[TO BE DONE]
Reproduce the listing below verbatim.

[SUPPLIED MATERIAL]
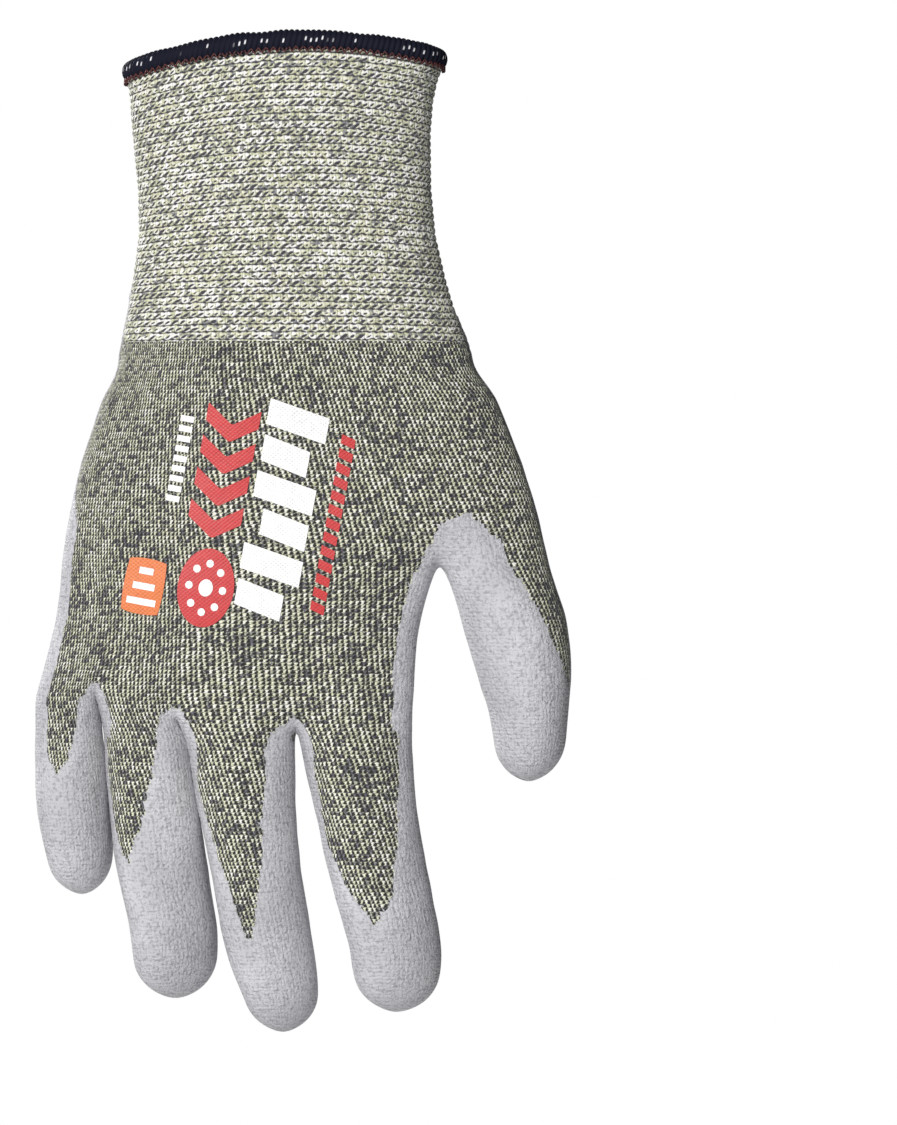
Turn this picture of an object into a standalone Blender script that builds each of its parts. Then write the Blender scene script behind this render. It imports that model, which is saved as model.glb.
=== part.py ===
"""A dipped cut-resistant work glove for the right hand, as a knitted shell with its coating, cuff and prints.

The glove hangs fingers down, as on a lowered hand. The origin is the middle of the cuff opening,
+Z runs up the forearm, +X is the thumb side and +Y the palm side. Numbers below are millimetres.
"""

import math

import bpy
import numpy as np

MM = 0.001
COLLECTION = "cut_resistant_glove"

# Fabric thicknesses.
KNIT_WALL = 1.2
CUFF_WALL = 1.6
FILM_GAP = 0.35
COAT_THICKNESS = 0.4
PRINT_GAP = 0.5
PRINT_THICKNESS = 0.25

# Every tube of a digit has 12 sides: 4 columns of faces on its back, 4 on its palm side and 2 on each edge.
DIGIT_SIDES = 12
COLUMNS = 4

# The tubes' edges lie this far to the palm side of the origin.
EDGE_Y = 0.5
SHARP_ANGLE = 50.0

# Cuff: height, left edge, right edge, depth of the back half, depth of the palm half.
CUFF_STATIONS = (
    (-3.9, -40.6, 40.3, 15.5, 15.5),
    (-9.0, -38.8, 38.6, 15.0, 15.0),
    (-20.0, -37.4, 37.2, 14.5, 14.5),
    (-45.0, -36.4, 38.8, 14.5, 14.5),
    (-62.0, -38.2, 43.0, 14.0, 15.0),
    (-76.0, -41.2, 47.4, 13.5, 15.0),
)
CUFF_TOP = -4.3
CUFF_ARCH = 5.5
ARCH_HALF_WIDTH = 41.0
CUFF_SIDES = 28
CUFF_ROWS = 7
WRIST_FILM_ROW = 4
OVAL_POWER = 2.5

# Hem: an overlocked edge laid round the rim, and the needle thread along its lower edge.
HEM_WIDTH = 3.4
HEM_HEIGHT = 3.6
THREAD_RADIUS = 0.35
THREAD_DROP = 1.2
ELASTIC_TURNS = 6
ELASTIC_TOP = -10.0
ELASTIC_BOTTOM = -60.0
ELASTIC_GAP = 0.6

# Wrist hinge, a little below the change from cuff knit to hand knit.
WRIST_Z = -76.0
WRIST_RANGE = (-40.0, 50.0)
HINGE_CLEARANCE = 0.6

# Body of the hand: height, left edge, right edge, depth of the back half, depth of the palm half.
HAND_STATIONS = (
    (-76.0, -41.6, 47.8, 13.0, 15.0),
    (-92.0, -47.2, 56.2, 12.5, 16.5),
    (-110.0, -52.6, 62.6, 12.0, 17.0),
    (-128.0, -55.8, 66.5, 11.5, 15.0),
)
FINGER_PALM_STATIONS = (
    (-146.0, -58.4, 33.6, 11.0, 13.0),
    (-166.0, -61.4, 31.6, 9.0, 10.0),
)
# Where the digits' columns meet across the whole hand, as shares of its width at the crotch.
BLOCK_SHARES = (0.0, 0.12, 0.285, 0.537, 0.772, 1.0)
CROTCH_Z = -129.0
WEB_Z = (-162.0, -163.0, -171.0, -173.0, -168.0)
WEB_LIFT = 4.0
WEB_DEPTH = 6.0
EDGE_INSET = 1.2

# Each digit: stations of height, left edge and right edge, then its tip, thickness, curl and hinges.
FINGER_AXIS = (1.0, 0.0, 0.0)
KNUCKLE_RANGE = (-10.0, 70.0)
MIDDLE_RANGE = (-5.0, 75.0)
THUMB_AXIS_TURN = 20.0
THUMB_BASE_RANGE = (-10.0, 30.0)
THUMB_TIP_RANGE = (-5.0, 45.0)
DIGITS = {
    "little": {
        "stations": (
            (-164.0, -61.4, -47.9),
            (-176.0, -62.0, -46.9),
            (-190.0, -61.5, -45.3),
            (-203.0, -58.6, -44.0),
        ),
        "tip": -213.0,
        "depth": 7.6,
        "hinges": (-174.0, -191.0),
        "knit_point": -184.0,
    },
    "ring": {
        "stations": (
            (-170.0, -44.7, -27.2),
            (-184.0, -43.3, -23.8),
            (-205.0, -41.8, -19.7),
            (-224.0, -38.6, -18.6),
        ),
        "tip": -239.0,
        "depth": 8.8,
        "hinges": (-181.0, -204.0),
        "knit_point": -206.0,
    },
    "middle": {
        "stations": (
            (-175.0, -25.0, 2.6),
            (-186.0, -21.4, 2.6),
            (-205.0, -17.5, 4.2),
            (-232.0, -14.6, 8.0),
        ),
        "tip": -248.5,
        "depth": 9.3,
        "hinges": (-184.0, -211.0),
        "knit_point": -226.0,
    },
    "index": {
        "stations": (
            (-173.0, 5.0, 31.2),
            (-186.0, 6.8, 32.3),
            (-205.0, 10.6, 35.0),
            (-228.0, 18.0, 38.8),
        ),
        "tip": -243.3,
        "depth": 9.2,
        "hinges": (-183.0, -208.0),
        "knit_point": -220.0,
    },
    "thumb": {
        "stations": (
            (-131.0, 42.5, 67.0),
            (-141.0, 45.0, 70.6),
            (-151.0, 47.6, 72.0),
            (-170.0, 52.6, 71.4),
        ),
        "tip": -185.0,
        "depth": 10.5,
        "hinges": (-143.0, -163.0),
        "knit_point": -160.0,
    },
}
FINGERS = ("little", "ring", "middle", "index")
CURL = 7.0
TIP_ROUNDNESS = 11.0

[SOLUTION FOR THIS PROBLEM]
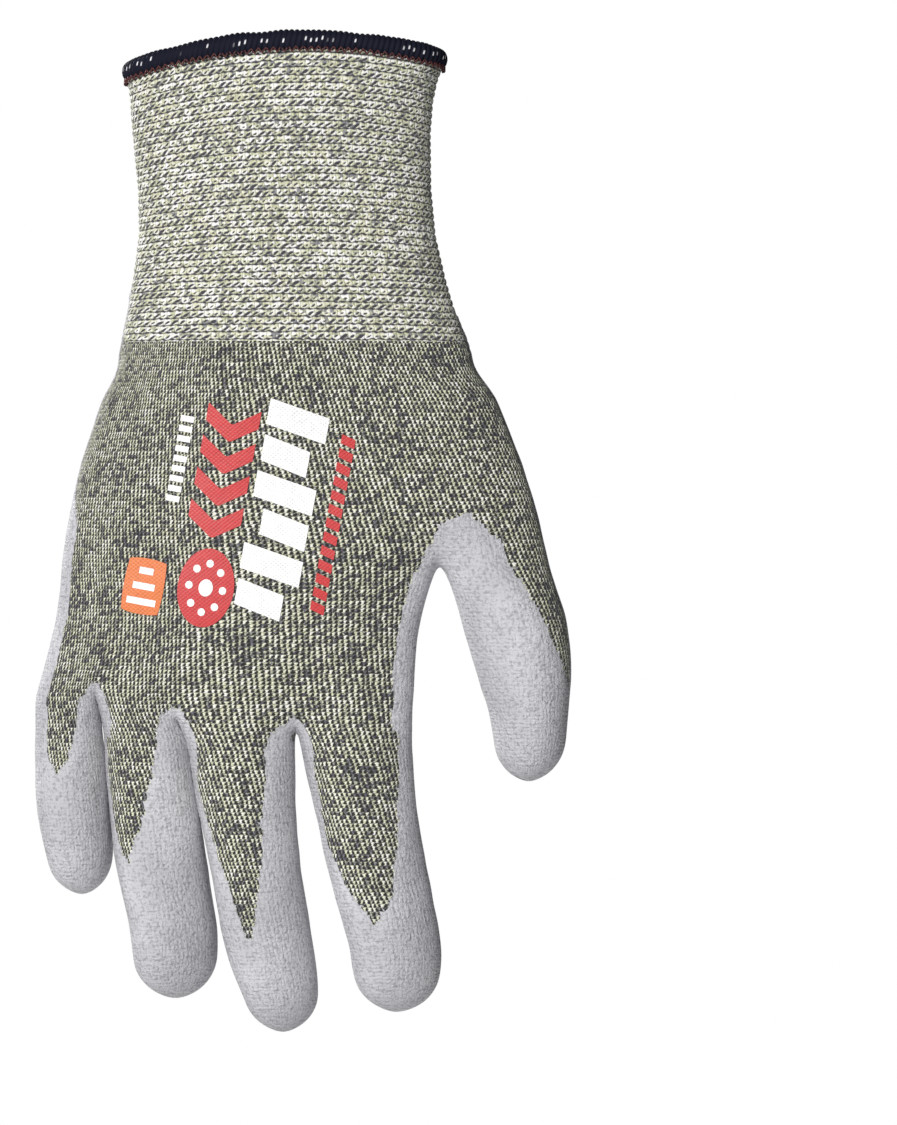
Turn this picture of an object into a standalone Blender script that builds each of its parts. Then write the Blender scene script behind this render. It imports that model, which is saved as model.glb.
=== part.py ===
"""A dipped cut-resistant work glove for the right hand, as a knitted shell with its coating, cuff and prints.

The glove hangs fingers down, as on a lowered hand. The origin is the middle of the cuff opening,
+Z runs up the forearm, +X is the thumb side and +Y the palm side. Numbers below are millimetres.
"""

import math

import bpy
import numpy as np

MM = 0.001
COLLECTION = "cut_resistant_glove"

# Fabric thicknesses.
KNIT_WALL = 1.2
CUFF_WALL = 1.6
FILM_GAP = 0.35
COAT_THICKNESS = 0.4
PRINT_GAP = 0.5
PRINT_THICKNESS = 0.25

# Every tube of a digit has 12 sides: 4 columns of faces on its back, 4 on its palm side and 2 on each edge.
DIGIT_SIDES = 12
COLUMNS = 4

# The tubes' edges lie this far to the palm side of the origin.
EDGE_Y = 0.5
SHARP_ANGLE = 50.0

# Cuff: height, left edge, right edge, depth of the back half, depth of the palm half.
CUFF_STATIONS = (
    (-3.9, -40.6, 40.3, 15.5, 15.5),
    (-9.0, -38.8, 38.6, 15.0, 15.0),
    (-20.0, -37.4, 37.2, 14.5, 14.5),
    (-45.0, -36.4, 38.8, 14.5, 14.5),
    (-62.0, -38.2, 43.0, 14.0, 15.0),
    (-76.0, -41.2, 47.4, 13.5, 15.0),
)
CUFF_TOP = -4.3
CUFF_ARCH = 5.5
ARCH_HALF_WIDTH = 41.0
CUFF_SIDES = 28
CUFF_ROWS = 7
WRIST_FILM_ROW = 4
OVAL_POWER = 2.5

# Hem: an overlocked edge laid round the rim, and the needle thread along its lower edge.
HEM_WIDTH = 3.4
HEM_HEIGHT = 3.6
THREAD_RADIUS = 0.35
THREAD_DROP = 1.2
ELASTIC_TURNS = 6
ELASTIC_TOP = -10.0
ELASTIC_BOTTOM = -60.0
ELASTIC_GAP = 0.6

# Wrist hinge, a little below the change from cuff knit to hand knit.
WRIST_Z = -76.0
WRIST_RANGE = (-40.0, 50.0)
HINGE_CLEARANCE = 0.6

# Body of the hand: height, left edge, right edge, depth of the back half, depth of the palm half.
HAND_STATIONS = (
    (-76.0, -41.6, 47.8, 13.0, 15.0),
    (-92.0, -47.2, 56.2, 12.5, 16.5),
    (-110.0, -52.6, 62.6, 12.0, 17.0),
    (-128.0, -55.8, 66.5, 11.5, 15.0),
)
FINGER_PALM_STATIONS = (
    (-146.0, -58.4, 33.6, 11.0, 13.0),
    (-166.0, -61.4, 31.6, 9.0, 10.0),
)
# Where the digits' columns meet across the whole hand, as shares of its width at the crotch.
BLOCK_SHARES = (0.0, 0.12, 0.285, 0.537, 0.772, 1.0)
CROTCH_Z = -129.0
WEB_Z = (-162.0, -163.0, -171.0, -173.0, -168.0)
WEB_LIFT = 4.0
WEB_DEPTH = 6.0
EDGE_INSET = 1.2

# Each digit: stations of height, left edge and right edge, then its tip, thickness, curl and hinges.
FINGER_AXIS = (1.0, 0.0, 0.0)
KNUCKLE_RANGE = (-10.0, 70.0)
MIDDLE_RANGE = (-5.0, 75.0)
THUMB_AXIS_TURN = 20.0
THUMB_BASE_RANGE = (-10.0, 30.0)
THUMB_TIP_RANGE = (-5.0, 45.0)
DIGITS = {
    "little": {
        "stations": (
            (-164.0, -61.4, -47.9),
            (-176.0, -62.0, -46.9),
            (-190.0, -61.5, -45.3),
            (-203.0, -58.6, -44.0),
        ),
        "tip": -213.0,
        "depth": 7.6,
        "hinges": (-174.0, -191.0),
        "knit_point": -184.0,
    },
    "ring": {
        "stations": (
            (-170.0, -44.7, -27.2),
            (-184.0, -43.3, -23.8),
            (-205.0, -41.8, -19.7),
            (-224.0, -38.6, -18.6),
        ),
        "tip": -239.0,
        "depth": 8.8,
        "hinges": (-181.0, -204.0),
        "knit_point": -206.0,
    },
    "middle": {
        "stations": (
            (-175.0, -25.0, 2.6),
            (-186.0, -21.4, 2.6),
            (-205.0, -17.5, 4.2),
            (-232.0, -14.6, 8.0),
        ),
        "tip": -248.5,
        "depth": 9.3,
        "hinges": (-184.0, -211.0),
        "knit_point": -226.0,
    },
    "index": {
        "stations": (
            (-173.0, 5.0, 31.2),
            (-186.0, 6.8, 32.3),
            (-205.0, 10.6, 35.0),
            (-228.0, 18.0, 38.8),
        ),
        "tip": -243.3,
        "depth": 9.2,
        "hinges": (-183.0, -208.0),
        "knit_point": -220.0,
    },
    "thumb": {
        "stations": (
            (-131.0, 42.5, 67.0),
            (-141.0, 45.0, 70.6),
            (-151.0, 47.6, 72.0),
            (-170.0, 52.6, 71.4),
        ),
        "tip": -185.0,
        "depth": 10.5,
        "hinges": (-143.0, -163.0),
        "knit_point": -160.0,
    },
}
FINGERS = ("little", "ring", "middle", "index")
CURL = 7.0
TIP_ROUNDNESS = 11.0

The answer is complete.